» **Task to carry out**:
Copy verbatim the material from its first line to the line that holds "BASE_HEIGHT = RING_HEIGHT + GAP", including that line.

» **Data excerpt**:
= = = = = = =

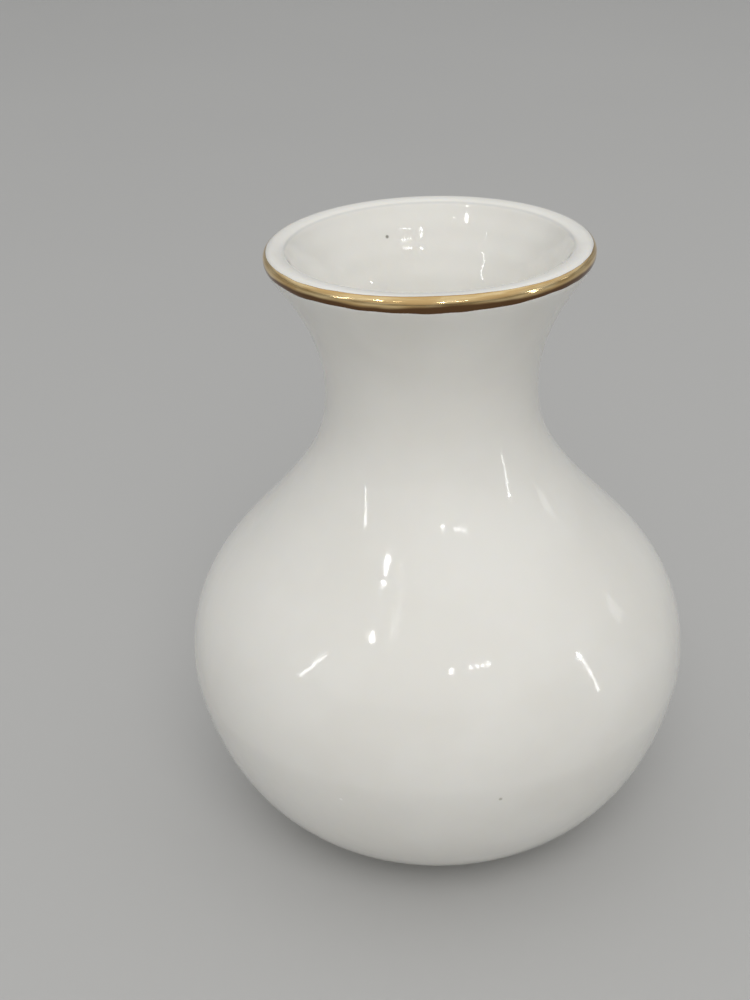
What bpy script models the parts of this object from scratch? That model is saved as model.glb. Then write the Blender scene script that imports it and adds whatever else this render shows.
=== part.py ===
"""Small porcelain bud vase: glazed shell, gold band round the lip, bare clay foot ring.

The vase stands on z = 0 with its axis on Z. Every piece is turned: an outline in the
XZ plane, from +X, is spun once round the axis. Lengths are in metres.
"""

import math

import bmesh
import bpy
from mathutils import Vector
from mathutils.geometry import interpolate_bezier

MM = 0.001

# Driving dimensions of the outside
HEIGHT = 76.0 * MM
BELLY_RADIUS = 31.0 * MM
BELLY_HEIGHT = 23.3 * MM
SHOULDER_RADIUS = 22.3 * MM
SHOULDER_HEIGHT = 40.85 * MM
SHOULDER_LEAN = math.radians(43.4)
NECK_RADIUS = 12.5 * MM
NECK_HEIGHT = 59.0 * MM
FLARE_LEAN = math.radians(32.4)
FOOT_RADIUS = 15.5 * MM
FOOT_LEAN = math.radians(80.5)

# Lip: a small roll above its widest line, a fuller one below it
LIP_RADIUS = 18.55 * MM
UPPER_ROLL = 0.95 * MM
LOWER_ROLL = 2.25 * MM

# Mouth: the inside of the flare, close to a straight cone under the lip's inner edge
MOUTH_RADIUS = 15.9 * MM
MOUTH_HEIGHT = 75.3 * MM
MOUTH_LEAN = math.radians(30.0)

# Wall thickness below the neck, measured square to the outside
WALL = 2.2 * MM
FOOT_WALL = 2.7 * MM
BASE_THICKNESS = 2.2 * MM

# Gold band, and the shallow bed in the lip that it lies in
GAP = 0.3 * MM
BAND_THICKNESS = 0.3 * MM
BAND_PROUD = 0.05 * MM
BAND_TOP = math.radians(52.0)
BAND_BOTTOM = math.radians(-12.0)
BED_TOP = math.radians(76.0)
BED_BOTTOM = math.radians(-20.0)
BED_DEPTH = GAP + BAND_THICKNESS - BAND_PROUD

# Foot ring
RING_HEIGHT = 1.2 * MM
RING_OUTER_TOP = 15.3 * MM
RING_OUTER_FOOT = 15.0 * MM
RING_INNER_TOP = 13.2 * MM
RING_INNER_FOOT = 13.5 * MM
RING_EDGE = 0.25 * MM
BASE_HEIGHT = RING_HEIGHT + GAP

# Pull of each curve's handles: how far the curve keeps to its end direction
FLARE_PULL = (2.5 * MM, 7.5 * MM)
NECK_PULL = (5.5 * MM, 12.0 * MM)
SHOULDER_PULL = (7.0 * MM, 8.2 * MM)
BELLY_PULL = (2.9 * MM, 13.0 * MM)
CROWN_PULL = (0.65 * MM, 1.2 * MM)
MOUTH_PULL = (7.5 * MM, 6.2 * MM)
FLOOR_PULL = (1.2 * MM, 8.0 * MM)

# Facets
TURNS = 48
FLARE_STEPS = 8
NECK_STEPS = 6
SHOULDER_STEPS = 7
BELLY_STEPS = 9
SMALL_STEPS = 3
CROWN_STEPS = 6
SHARP_EDGE = math.radians(40.0)
SAME_POINT = 0.01 * MM

# Finishes: colour, roughness, metallic
GLAZE = ((0.85, 0.85, 0.82), 0.12, 0.0)
GOLD = ((0.83, 0.58, 0.27), 0.2, 1.0)
BARE_CLAY = ((0.78, 0.74, 0.67), 0.85, 0.0)


def clear_scene():
    for old in list(bpy.data.objects):
        bpy.data.objects.remove(old, do_unlink=True)


def material(name, colour, roughness, metallic):
    made = bpy.data.materials.new(name)
    made.use_nodes = True
    shader = made.node_tree.nodes["Principled BSDF"]
    shader.inputs["Base Color"].default_value = (*colour, 1.0)
    shader.inputs["Roughness"].default_value = roughness
    shader.inputs["Metallic"].default_value = metallic
    return made


def direction(lean):
    """Unit step of an outline going down: lean 0 is straight down, positive leans outward."""
    return Vector((math.sin(lean), 0.0, -math.cos(lean)))


def curve(start, start_lean, end, end_lean, pulls, steps):
    """Bezier from start to end, both (radius, height), leaving and arriving at the given leans."""
    first = Vector((start[0], 0.0, start[1]))
    last = Vector((end[0], 0.0, end[1]))
    leave = first + direction(start_lean) * pulls[0]
    arrive = last - direction(end_lean) * pulls[1]
    points = interpolate_bezier(first, leave, arrive, last, steps + 1)
    return [(point.x, point.z) for point in points]


def arc(centre, radius, start, end, steps):
    points = []
    for step in range(steps + 1):
        angle = start + (end - start) * step / steps
        points.append((centre[0] + radius * math.cos(angle), centre[1] + radius * math.sin(angle)))
    return points


def joined(*stretches):
    """One outline from several stretches, leaving out points that repeat."""
    outline = []
    for stretch in stretches:
        for point in stretch:
            if not outline or math.dist(outline[-1], point) > SAME_POINT:
                outline.append(point)
    return outline


def turned(name, outline, finish, closed):
    """Spin an outline that runs down the outer side. An open one starts and ends on the axis."""
    work = bmesh.new()
    corners = [work.verts.new((radius, 0.0, height)) for radius, height in outline]
    edges = [work.edges.new(pair) for pair in zip(corners, corners[1:])]
    if closed:
        edges.append(work.edges.new((corners[-1], corners[0])))
    bmesh.ops.spin(
        work,
        geom=corners + edges,
        cent=(0.0, 0.0, 0.0),
        axis=(0.0, 0.0, 1.0),
        angle=math.tau,
        steps=TURNS,
        use_merge=True,
    )
    bmesh.ops.remove_doubles(work, verts=work.verts, dist=SAME_POINT)
    bmesh.ops.recalc_face_normals(work, faces=work.faces)
    mesh = bpy.data.meshes.new(name)
    work.to_mesh(mesh)
    work.free()
    mesh.shade_smooth()
    mesh.set_sharp_from_angle(angle=SHARP_EDGE)
    mesh.materials.append(finish)
    made = bpy.data.objects.new(name, mesh)
    bpy.context.collection.objects.link(made)
    return made


LIP_HEIGHT = HEIGHT - UPPER_ROLL
UPPER_CENTRE = (LIP_RADIUS - UPPER_ROLL, LIP_HEIGHT)
LOWER_CENTRE = (LIP_RADIUS - LOWER_ROLL, LIP_HEIGHT)


def flare_outline():
    """The outside, from where the flare leaves the lip down to the neck."""
    under_lip = arc(LOWER_CENTRE, LOWER_ROLL, 0.0, -FLARE_LEAN, 1)[-1]
    neck = (NECK_RADIUS, NECK_HEIGHT)
    return curve(under_lip, -FLARE_LEAN, neck, 0.0, FLARE_PULL, FLARE_STEPS)


def mouth_outline():
    """The inside, from the lip's inner edge down to the neck."""
    edge = (MOUTH_RADIUS, MOUTH_HEIGHT)
    neck = (NECK_RADIUS - WALL, NECK_HEIGHT)
    return curve(edge, -MOUTH_LEAN, neck, 0.0, MOUTH_PULL, FLARE_STEPS)


def bulb_outline():
    """The outside, from the neck down to the foot."""
    neck = (NECK_RADIUS, NECK_HEIGHT)
    shoulder = (SHOULDER_RADIUS, SHOULDER_HEIGHT)
    belly = (BELLY_RADIUS, BELLY_HEIGHT)
    foot = (FOOT_RADIUS, BASE_HEIGHT)
    return joined(
        curve(neck, 0.0, shoulder, SHOULDER_LEAN, NECK_PULL, NECK_STEPS),
        curve(shoulder, SHOULDER_LEAN, belly, 0.0, SHOULDER_PULL, SHOULDER_STEPS),
        curve(belly, 0.0, foot, -FOOT_LEAN, BELLY_PULL, BELLY_STEPS),
    )


def wall_at(height):
    """The wall is even down to the belly, and thickens from there to the foot."""
    share = max((BELLY_HEIGHT - height) / (BELLY_HEIGHT - BASE_HEIGHT), 0.0)
    return WALL + (FOOT_WALL - WALL) * share


def inside_outline(outside):
    """The bulb's outside moved in, square to itself, by the wall's thickness."""
    inner = []
    last = len(outside) - 1
    for index, (radius, height) in enumerate(outside[1:], start=1):
        before = outside[index - 1]
        after = outside[min(index + 1, last)]
        along = Vector((after[0] - before[0], after[1] - before[1])).normalized()
        wall = wall_at(height)
        inner.append((radius + along.y * wall, height - along.x * wall))
    return inner


def lip_outline():
    """From the lip's inner edge over the flat crown, down into the band's bed and out under it."""
    inner_edge = (MOUTH_RADIUS, MOUTH_HEIGHT)
    top = (UPPER_CENTRE[0], HEIGHT)
    crown = curve(inner_edge, math.pi - MOUTH_LEAN, top, math.pi / 2, CROWN_PULL, CROWN_STEPS)
    shelf = arc(UPPER_CENTRE, UPPER_ROLL, math.pi / 2, BED_TOP, 1)
    upper_bed = arc(UPPER_CENTRE, UPPER_ROLL - BED_DEPTH, BED_TOP, 0.0, SMALL_STEPS)
    lower_bed = arc(LOWER_CENTRE, LOWER_ROLL - BED_DEPTH, 0.0, BED_BOTTOM, SMALL_STEPS)
    underside = arc(LOWER_CENTRE, LOWER_ROLL, BED_BOTTOM, -FLARE_LEAN, 2)
    return joined(crown, shelf, upper_bed, lower_bed, underside)


def body_outline():
    """Inside from the middle of the floor up, over the lip, outside down to under the base."""
    bulb = bulb_outline()
    inside = inside_outline(bulb)
    floor_middle = (0.0, BASE_HEIGHT + BASE_THICKNESS)
    floor = curve(inside[-1], -FOOT_LEAN, floor_middle, -math.pi / 2, FLOOR_PULL, SMALL_STEPS)
    hollow = joined(mouth_outline(), inside, floor)
    return joined(reversed(hollow), lip_outline(), flare_outline(), bulb, [(0.0, BASE_HEIGHT)])


def make_body():
    glaze = material("glaze", *GLAZE)
    return turned("glazed_body", body_outline(), glaze, closed=False)


def make_band():
    """A thin ring that follows the lip's two rolls, standing just proud of them."""
    outer_upper = UPPER_ROLL + BAND_PROUD
    outer_lower = LOWER_ROLL + BAND_PROUD
    outer = joined(
        arc(UPPER_CENTRE, outer_upper, BAND_TOP, 0.0, SMALL_STEPS),
        arc(LOWER_CENTRE, outer_lower, 0.0, BAND_BOTTOM, 2),
    )
    inner = joined(
        arc(LOWER_CENTRE, outer_lower - BAND_THICKNESS, BAND_BOTTOM, 0.0, 2),
        arc(UPPER_CENTRE, outer_upper - BAND_THICKNESS, 0.0, BAND_TOP, SMALL_STEPS),
    )
    gold = material("gold", *GOLD)
    return turned("gilt_rim_band", outer + inner, gold, closed=True)


def make_foot_ring():
    """The ring of bare clay that the vase stands on, with eased edges at the ground."""
    outer_edge = (RING_OUTER_FOOT - RING_EDGE, RING_EDGE)
    inner_edge = (RING_INNER_FOOT + RING_EDGE, RING_EDGE)
    outline = joined(
        [(RING_OUTER_TOP, RING_HEIGHT)],
        arc(outer_edge, RING_EDGE, 0.0, -math.pi / 2, SMALL_STEPS),
        arc(inner_edge, RING_EDGE, -math.pi / 2, -math.pi, SMALL_STEPS),
        [(RING_INNER_TOP, RING_HEIGHT)],
    )
    clay = material("bare_clay", *BARE_CLAY)
    return turned("bare_foot_ring", outline, clay, closed=True)


clear_scene()
make_body()
make_band()
make_foot_ring()
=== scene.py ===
"""Looks for a small porcelain bud vase: clear glaze over white porcelain, a brushed gold band
round the lip, and the bare clay ring that it stands on, in a plain pale studio.

Every piece is turned round Z from an outline of (radius, height), in metres.
"""

import math

import bmesh
import bpy
import numpy as np
from mathutils import Matrix, Vector
from mathutils.geometry import interpolate_bezier


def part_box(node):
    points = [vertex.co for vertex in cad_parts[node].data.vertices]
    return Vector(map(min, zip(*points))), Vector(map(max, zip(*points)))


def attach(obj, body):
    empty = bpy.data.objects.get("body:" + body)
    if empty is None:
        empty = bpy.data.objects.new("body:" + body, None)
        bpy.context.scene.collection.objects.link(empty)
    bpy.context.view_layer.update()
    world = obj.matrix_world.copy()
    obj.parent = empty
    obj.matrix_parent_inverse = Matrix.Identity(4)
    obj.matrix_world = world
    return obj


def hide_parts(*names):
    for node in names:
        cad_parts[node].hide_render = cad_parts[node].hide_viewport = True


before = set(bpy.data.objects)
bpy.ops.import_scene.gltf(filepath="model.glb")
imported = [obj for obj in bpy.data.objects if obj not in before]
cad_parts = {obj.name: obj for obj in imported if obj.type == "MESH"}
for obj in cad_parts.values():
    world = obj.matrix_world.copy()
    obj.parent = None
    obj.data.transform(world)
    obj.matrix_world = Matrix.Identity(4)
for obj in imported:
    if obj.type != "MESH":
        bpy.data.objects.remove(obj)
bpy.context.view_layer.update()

MM = 0.001

# From the frame
body_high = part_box("glazed_body")[1]
HEIGHT = body_high.z
BELLY_RADIUS = body_high.x

# The rest of the outside, as the CAD part has it
BELLY_HEIGHT = 23.3 * MM
SHOULDER_RADIUS = 22.3 * MM
SHOULDER_HEIGHT = 40.85 * MM
SHOULDER_LEAN = math.radians(43.4)
NECK_RADIUS = 12.5 * MM
NECK_HEIGHT = 59.0 * MM
FLARE_LEAN = math.radians(32.4)
FOOT_RADIUS = 15.5 * MM
FOOT_LEAN = math.radians(80.5)
BASE_HEIGHT = 1.5 * MM

# Lip, mouth, and the walls below the neck
LIP_RADIUS = 18.55 * MM
UPPER_ROLL = 0.95 * MM
LOWER_ROLL = 2.25 * MM
LIP_HEIGHT = HEIGHT - UPPER_ROLL
UPPER_CENTRE = (LIP_RADIUS - UPPER_ROLL, LIP_HEIGHT)
LOWER_CENTRE = (LIP_RADIUS - LOWER_ROLL, LIP_HEIGHT)
MOUTH_RADIUS = 15.9 * MM
MOUTH_HEIGHT = 75.3 * MM
MOUTH_LEAN = math.radians(30.0)
WALL = 2.2 * MM
FOOT_WALL = 2.7 * MM
BASE_THICKNESS = 2.2 * MM

# Pull of each curve's handles
FLARE_PULL = (2.5 * MM, 7.5 * MM)
NECK_PULL = (5.5 * MM, 12.0 * MM)
SHOULDER_PULL = (7.0 * MM, 8.2 * MM)
BELLY_PULL = (2.9 * MM, 13.0 * MM)
CROWN_PULL = (0.65 * MM, 1.2 * MM)
MOUTH_PULL = (7.5 * MM, 6.2 * MM)
FLOOR_PULL = (1.2 * MM, 8.0 * MM)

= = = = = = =

» **Expected answer**:
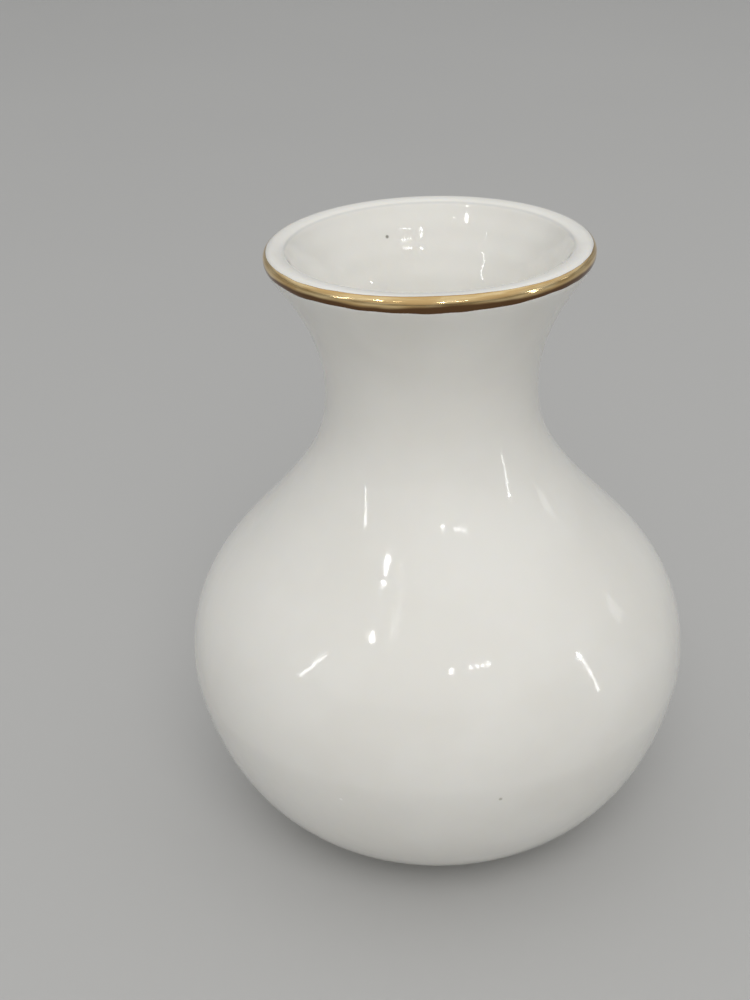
What bpy script models the parts of this object from scratch? That model is saved as model.glb. Then write the Blender scene script that imports it and adds whatever else this render shows.
=== part.py ===
"""Small porcelain bud vase: glazed shell, gold band round the lip, bare clay foot ring.

The vase stands on z = 0 with its axis on Z. Every piece is turned: an outline in the
XZ plane, from +X, is spun once round the axis. Lengths are in metres.
"""

import math

import bmesh
import bpy
from mathutils import Vector
from mathutils.geometry import interpolate_bezier

MM = 0.001

# Driving dimensions of the outside
HEIGHT = 76.0 * MM
BELLY_RADIUS = 31.0 * MM
BELLY_HEIGHT = 23.3 * MM
SHOULDER_RADIUS = 22.3 * MM
SHOULDER_HEIGHT = 40.85 * MM
SHOULDER_LEAN = math.radians(43.4)
NECK_RADIUS = 12.5 * MM
NECK_HEIGHT = 59.0 * MM
FLARE_LEAN = math.radians(32.4)
FOOT_RADIUS = 15.5 * MM
FOOT_LEAN = math.radians(80.5)

# Lip: a small roll above its widest line, a fuller one below it
LIP_RADIUS = 18.55 * MM
UPPER_ROLL = 0.95 * MM
LOWER_ROLL = 2.25 * MM

# Mouth: the inside of the flare, close to a straight cone under the lip's inner edge
MOUTH_RADIUS = 15.9 * MM
MOUTH_HEIGHT = 75.3 * MM
MOUTH_LEAN = math.radians(30.0)

# Wall thickness below the neck, measured square to the outside
WALL = 2.2 * MM
FOOT_WALL = 2.7 * MM
BASE_THICKNESS = 2.2 * MM

# Gold band, and the shallow bed in the lip that it lies in
GAP = 0.3 * MM
BAND_THICKNESS = 0.3 * MM
BAND_PROUD = 0.05 * MM
BAND_TOP = math.radians(52.0)
BAND_BOTTOM = math.radians(-12.0)
BED_TOP = math.radians(76.0)
BED_BOTTOM = math.radians(-20.0)
BED_DEPTH = GAP + BAND_THICKNESS - BAND_PROUD

# Foot ring
RING_HEIGHT = 1.2 * MM
RING_OUTER_TOP = 15.3 * MM
RING_OUTER_FOOT = 15.0 * MM
RING_INNER_TOP = 13.2 * MM
RING_INNER_FOOT = 13.5 * MM
RING_EDGE = 0.25 * MM
BASE_HEIGHT = RING_HEIGHT + GAP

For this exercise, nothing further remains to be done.